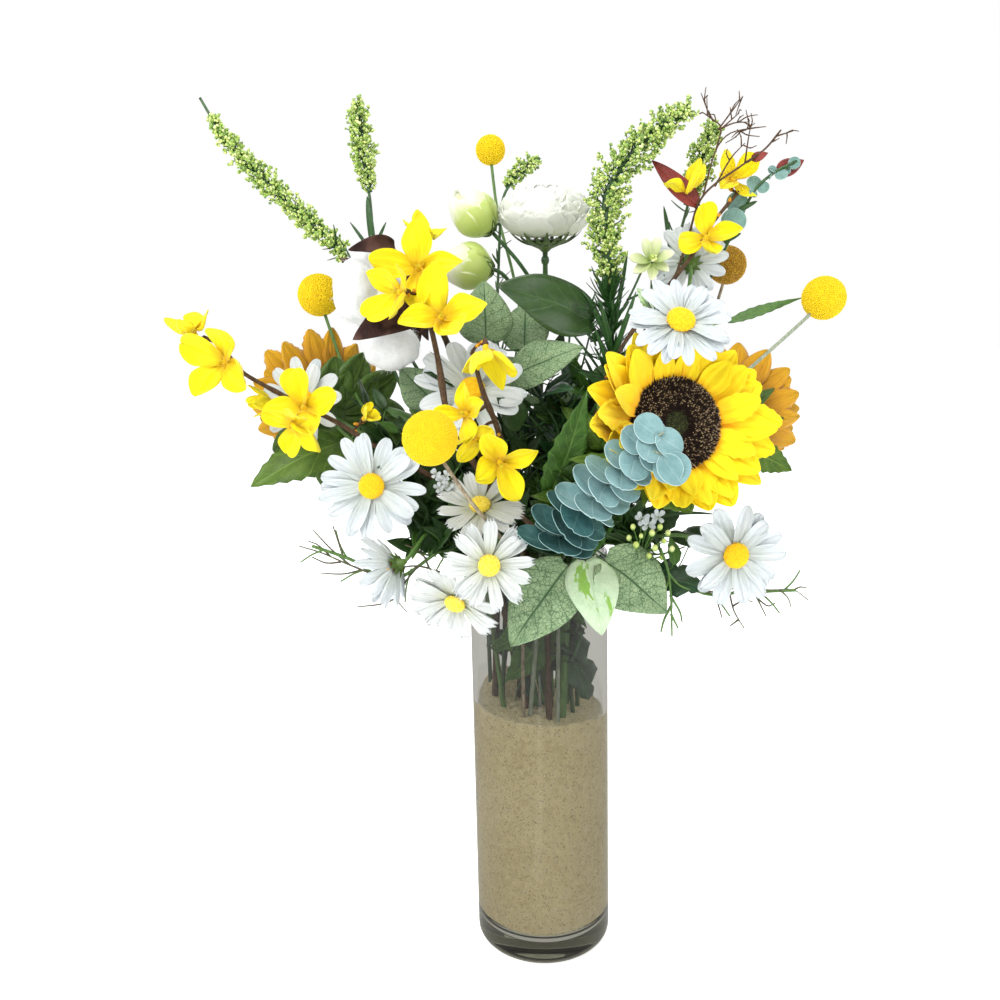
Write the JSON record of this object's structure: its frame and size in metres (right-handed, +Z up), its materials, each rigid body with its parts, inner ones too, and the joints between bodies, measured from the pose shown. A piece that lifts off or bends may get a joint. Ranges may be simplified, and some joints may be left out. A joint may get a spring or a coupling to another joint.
{
  "type": "sunflower arrangement in glass vase",
  "caption": "Artificial sunflowers with daisies, craspedia, forsythia, cotton, berry spikes and eucalyptus, standing in sand in a clear glass cylinder vase.",
  "frame": {"origin": "centre of the underside of the vase, on the surface it stands on", "axes": "+Z up along the vase's axis; -Y is the front, where the open sunflower faces; +X is to the right seen from the front"},
  "size_m": [0.4651, 0.2899, 0.6374],
  "materials": {
    "vase_glass": "clear, polished",
    "sand": "loose beige sand with darker grains",
    "sunflower_green": "moulded green stem, cloth leaves",
    "sunflower_petal": "cloth petals, yellow with orange bases",
    "seed_disc": "flocked dark brown with beige flecks",
    "daisy_petal": "white cloth",
    "daisy_eye": "flocked yellow",
    "daisy_stem": "green moulded stem",
    "craspedia_ball": "fine golden granules",
    "forsythia_blossom": "bright yellow blossoms on brown twigs",
    "cotton_husk": "dry dark brown",
    "cotton": "white fluff",
    "ranunculus_petal": "cream-white cloth",
    "ranunculus_bud": "pale green with a cream tip",
    "ranunculus_green": "dark green",
    "berry_green": "lime green beads",
    "eucalyptus_leaf": "pale blue-green with lighter rims",
    "twig": "dark brown bark",
    "veined_leaf": "grey-green with darker veins",
    "fern_green": "fine green sprigs"
  },
  "bodies": {
    "root": {"berry_spike_back": "berry_green", "berry_spike_left": "berry_green", "berry_spike_right": "berry_green", "berry_spike_small": "berry_green", "berry_spike_tall": "berry_green", "cotton_lint": "cotton", "cotton_stem_husk": "cotton_husk", "craspedia_1": "craspedia_ball", "craspedia_2": "craspedia_ball", "craspedia_3": "craspedia_ball", "craspedia_4": "craspedia_ball", "craspedia_5": "craspedia_ball", "daisy_10_head": "daisy_petal", "daisy_1_eye": "daisy_eye", "daisy_1_petals": "daisy_petal", "daisy_2_eye": "daisy_eye", "daisy_2_petals": "daisy_petal", "daisy_3_eye": "daisy_eye", "daisy_3_petals": "daisy_petal", "daisy_4_eye": "daisy_eye", "daisy_4_petals": "daisy_petal", "daisy_5_eye": "daisy_eye", "daisy_5_petals": "daisy_petal", "daisy_6_eye": "daisy_eye", "daisy_6_petals": "daisy_petal", "daisy_7_head": "daisy_petal", "daisy_8_eye": "daisy_eye", "daisy_8_petals": "daisy_petal", "daisy_8_stem": "daisy_stem", "daisy_9_head": "daisy_petal", "daisy_spray_centre_stem": "daisy_stem", "daisy_spray_left_stem": "daisy_stem", "daisy_spray_right_stem": "daisy_stem", "daisy_spray_upper_stem": "daisy_stem", "eucalyptus_back": "eucalyptus_leaf", "eucalyptus_front": "eucalyptus_leaf", "fern_left": "fern_green", "fern_right": "fern_green", "forsythia_centre": "forsythia_blossom", "forsythia_left": "forsythia_blossom", "forsythia_right": "forsythia_blossom", "forsythia_upper": "forsythia_blossom", "glass_vase": "vase_glass", "leaf_spray_front": "veined_leaf", "leaf_spray_upper": "veined_leaf", "ranunculus_bloom": "ranunculus_petal", "ranunculus_bud_1": "ranunculus_bud", "ranunculus_bud_2": "ranunculus_bud", "ranunculus_stem": "ranunculus_green", "sand_fill": "sand", "sunflower_front_disc": "seed_disc", "sunflower_front_petals": "sunflower_petal", "sunflower_front_stem": "sunflower_green", "sunflower_left_disc": "seed_disc", "sunflower_left_petals": "sunflower_petal", "sunflower_left_stem": "sunflower_green", "sunflower_right_disc": "seed_disc", "sunflower_right_petals": "sunflower_petal", "sunflower_right_stem": "sunflower_green", "twig_branch": "twig"}
  },
  "joints": []
}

* * *

#### Instruction
Reproduce all of the data exactly as given.

#### Solution to this exercise
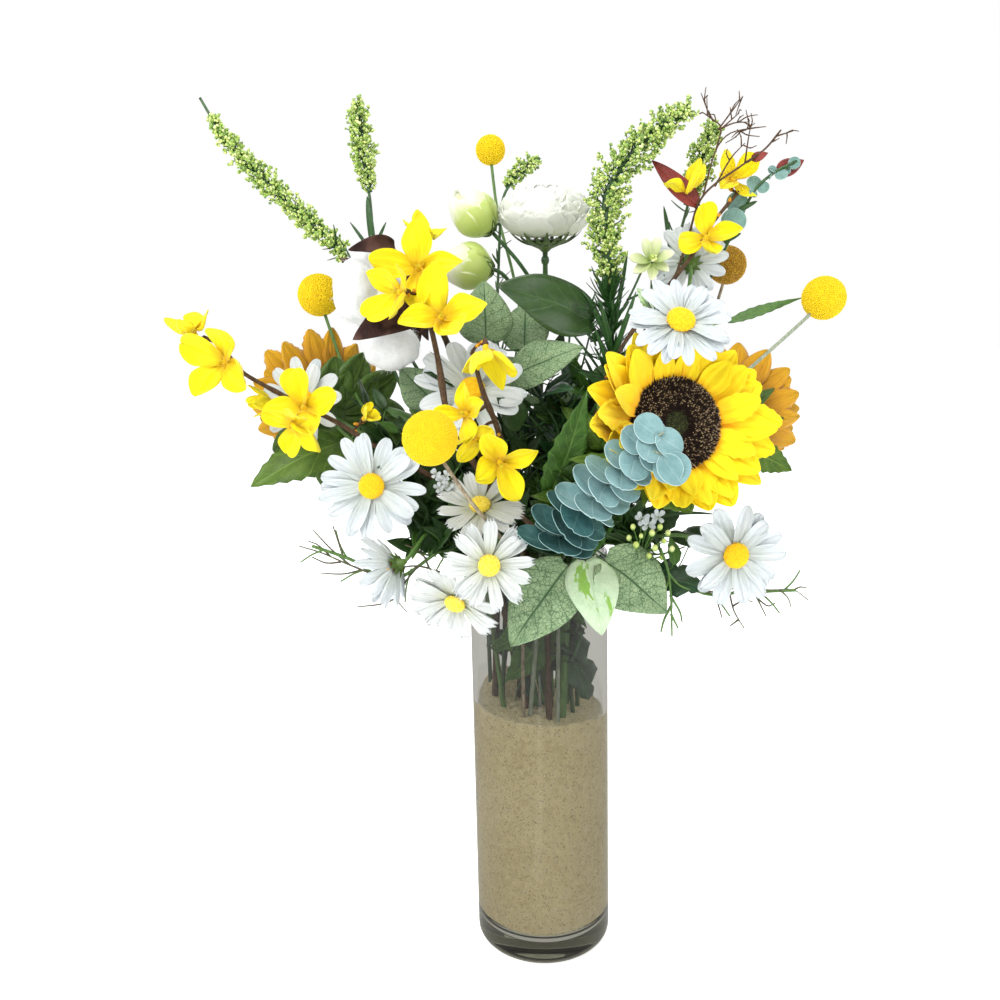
Write the JSON record of this object's structure: its frame and size in metres (right-handed, +Z up), its materials, each rigid body with its parts, inner ones too, and the joints between bodies, measured from the pose shown. A piece that lifts off or bends may get a joint. Ranges may be simplified, and some joints may be left out. A joint may get a spring or a coupling to another joint.
{
  "type": "sunflower arrangement in glass vase",
  "caption": "Artificial sunflowers with daisies, craspedia, forsythia, cotton, berry spikes and eucalyptus, standing in sand in a clear glass cylinder vase.",
  "frame": {"origin": "centre of the underside of the vase, on the surface it stands on", "axes": "+Z up along the vase's axis; -Y is the front, where the open sunflower faces; +X is to the right seen from the front"},
  "size_m": [0.4651, 0.2899, 0.6374],
  "materials": {
    "vase_glass": "clear, polished",
    "sand": "loose beige sand with darker grains",
    "sunflower_green": "moulded green stem, cloth leaves",
    "sunflower_petal": "cloth petals, yellow with orange bases",
    "seed_disc": "flocked dark brown with beige flecks",
    "daisy_petal": "white cloth",
    "daisy_eye": "flocked yellow",
    "daisy_stem": "green moulded stem",
    "craspedia_ball": "fine golden granules",
    "forsythia_blossom": "bright yellow blossoms on brown twigs",
    "cotton_husk": "dry dark brown",
    "cotton": "white fluff",
    "ranunculus_petal": "cream-white cloth",
    "ranunculus_bud": "pale green with a cream tip",
    "ranunculus_green": "dark green",
    "berry_green": "lime green beads",
    "eucalyptus_leaf": "pale blue-green with lighter rims",
    "twig": "dark brown bark",
    "veined_leaf": "grey-green with darker veins",
    "fern_green": "fine green sprigs"
  },
  "bodies": {
    "root": {"berry_spike_back": "berry_green", "berry_spike_left": "berry_green", "berry_spike_right": "berry_green", "berry_spike_small": "berry_green", "berry_spike_tall": "berry_green", "cotton_lint": "cotton", "cotton_stem_husk": "cotton_husk", "craspedia_1": "craspedia_ball", "craspedia_2": "craspedia_ball", "craspedia_3": "craspedia_ball", "craspedia_4": "craspedia_ball", "craspedia_5": "craspedia_ball", "daisy_10_head": "daisy_petal", "daisy_1_eye": "daisy_eye", "daisy_1_petals": "daisy_petal", "daisy_2_eye": "daisy_eye", "daisy_2_petals": "daisy_petal", "daisy_3_eye": "daisy_eye", "daisy_3_petals": "daisy_petal", "daisy_4_eye": "daisy_eye", "daisy_4_petals": "daisy_petal", "daisy_5_eye": "daisy_eye", "daisy_5_petals": "daisy_petal", "daisy_6_eye": "daisy_eye", "daisy_6_petals": "daisy_petal", "daisy_7_head": "daisy_petal", "daisy_8_eye": "daisy_eye", "daisy_8_petals": "daisy_petal", "daisy_8_stem": "daisy_stem", "daisy_9_head": "daisy_petal", "daisy_spray_centre_stem": "daisy_stem", "daisy_spray_left_stem": "daisy_stem", "daisy_spray_right_stem": "daisy_stem", "daisy_spray_upper_stem": "daisy_stem", "eucalyptus_back": "eucalyptus_leaf", "eucalyptus_front": "eucalyptus_leaf", "fern_left": "fern_green", "fern_right": "fern_green", "forsythia_centre": "forsythia_blossom", "forsythia_left": "forsythia_blossom", "forsythia_right": "forsythia_blossom", "forsythia_upper": "forsythia_blossom", "glass_vase": "vase_glass", "leaf_spray_front": "veined_leaf", "leaf_spray_upper": "veined_leaf", "ranunculus_bloom": "ranunculus_petal", "ranunculus_bud_1": "ranunculus_bud", "ranunculus_bud_2": "ranunculus_bud", "ranunculus_stem": "ranunculus_green", "sand_fill": "sand", "sunflower_front_disc": "seed_disc", "sunflower_front_petals": "sunflower_petal", "sunflower_front_stem": "sunflower_green", "sunflower_left_disc": "seed_disc", "sunflower_left_petals": "sunflower_petal", "sunflower_left_stem": "sunflower_green", "sunflower_right_disc": "seed_disc", "sunflower_right_petals": "sunflower_petal", "sunflower_right_stem": "sunflower_green", "twig_branch": "twig"}
  },
  "joints": []
}